What do the policies cover and who do they protect?
When purchasing a property, the term “insurance” comes up a LOT. After the second or third time, the different insurance policies available may start to blend together but it’s good to understand the differences in all the different types of insurance, and it’s especially important to know who the insurance policies protect.
Mortgage Default Insurance (commonly referred to as Mortgage Insurance)
In Canada, Mortgage Default Insurance is required federally if a Buyer has a down payment of less than 20% of the purchase price of the home. This insurance protects the Lender in case of default by guaranteeing the full amount of the mortgage. It also allows Borrowers with limited savings to purchase a home sooner. This insurance premium can be paid in a lump sum at closing or, more commonly, blended in with your mortgage loan payments. The premium decreases with the more down payment you have.
Title Insurance
Many Lenders are now requiring that buyers purchase Title Insurance, which transfers risks related to title (ie: title fraud, un-discharged liens, encroachments, zoning issues, property tax arrears, survey problems, etc) from the homebuyer to the Title Insurance Provider. There are actually TWO types of Title Insurance:
1. Homeowner Policies – Protects the Homeowner (you), lasts as long as you own the property, and is priced based on the value of your property.
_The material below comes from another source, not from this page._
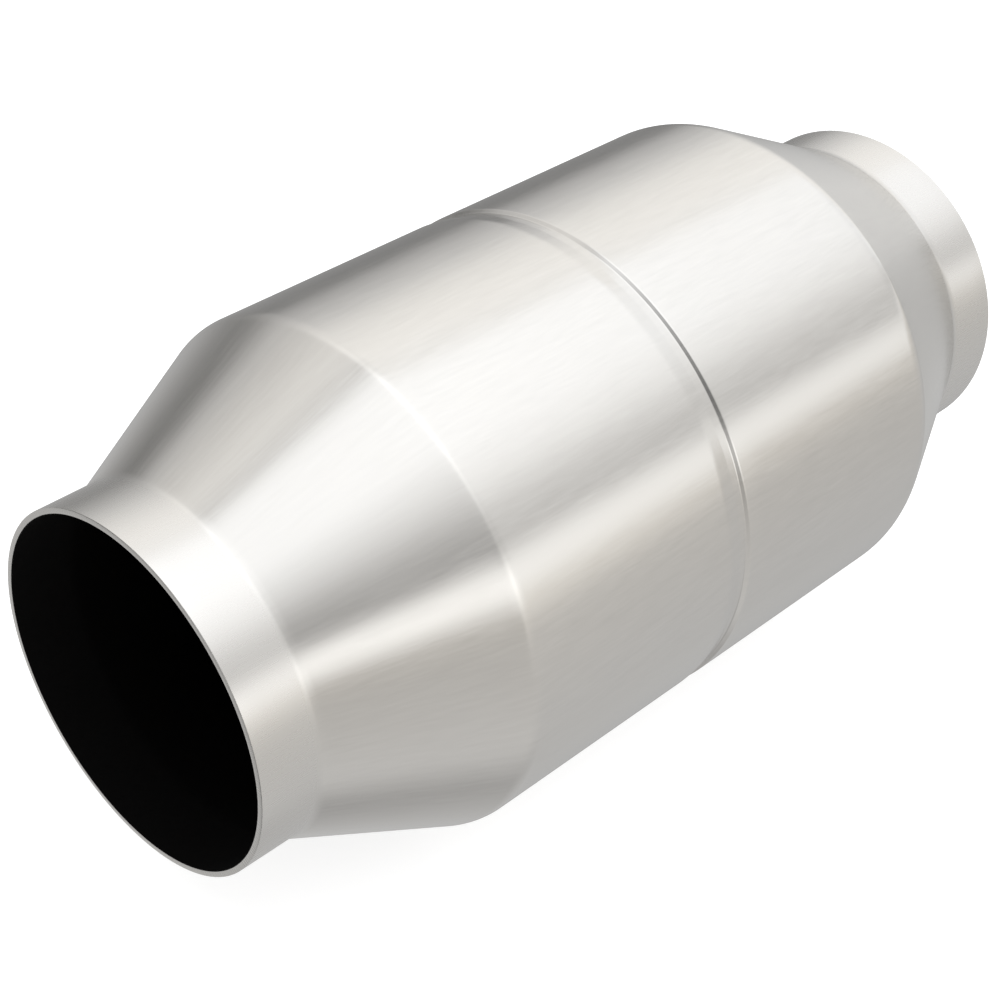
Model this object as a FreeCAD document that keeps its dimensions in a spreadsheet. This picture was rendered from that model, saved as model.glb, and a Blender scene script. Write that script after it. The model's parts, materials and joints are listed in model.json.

2. Lender Policies – Protects the Lender’s interest in your mortgage, lasts as long as you have your mortgage, and is priced based on the size of your mortgage.
Basically, Homeowner Policies protects you against claims about rightful ownership of a piece of property and Lender Policies protect the Lender to ensure the enforceability of the Title.
Mortgage Life/Disability Insurance
All Mortgage lenders in Canada are required to offer mortgage life and disability insurance. Premiums on Mortgage Life Insurance stay the same throughout the lifetime of your mortgage but the payout, if there is one, decreases with the mortgage. In the event of your demise, all funds are directed to your Lender to cover any remaining mortgage balance only. With the Mortgage Disability Insurance, if you become disabled and qualifies for benefits, monthly payments will be made directly to your Lender on your behalf. The amount paid is based on our actual mortgage payment at the time of your claim. This is not mandatory coverage. You can choose to apply or waive.
Life/Disability Insurance
Insurance providers offer other options to protect you and your family from your mortgage debt. Most commonly, they offer term and life and disability insurance. With Term Life Insurance, the payout, if there is one, never changes. Funds are released directly to your Estate and any remaining mortgage balance can be paid out by your Executor. If you have an existing policy, coverage can be increased to include your mortgage debt. Disability Insurance provides you coverage should an accident or disease prevent you from working. Depending on the type of policy you purchased, you should receive a monthly payout that will be enough to cover your monthly bills, including mortgage payments. (NOTE: When calculating what coverage you may need, keep in mind that payments from private disability insurance providers are tax-free whereas the payout from most corporate plans is taxable.)
Fire/Home Insurance
Fire/Home Insurance protects you, the Homeowner, against loss of use of your home or the personal belongings contained in your home due to fire or other accidents. It also gives your Lender the protection they need against the risks to your property that could compromise its value. Unless you pay cash for your home, proof of Fire Insurance must always be provided before closing to the lawyer so he/she can verify that the Lender has been noted as the first loss payable.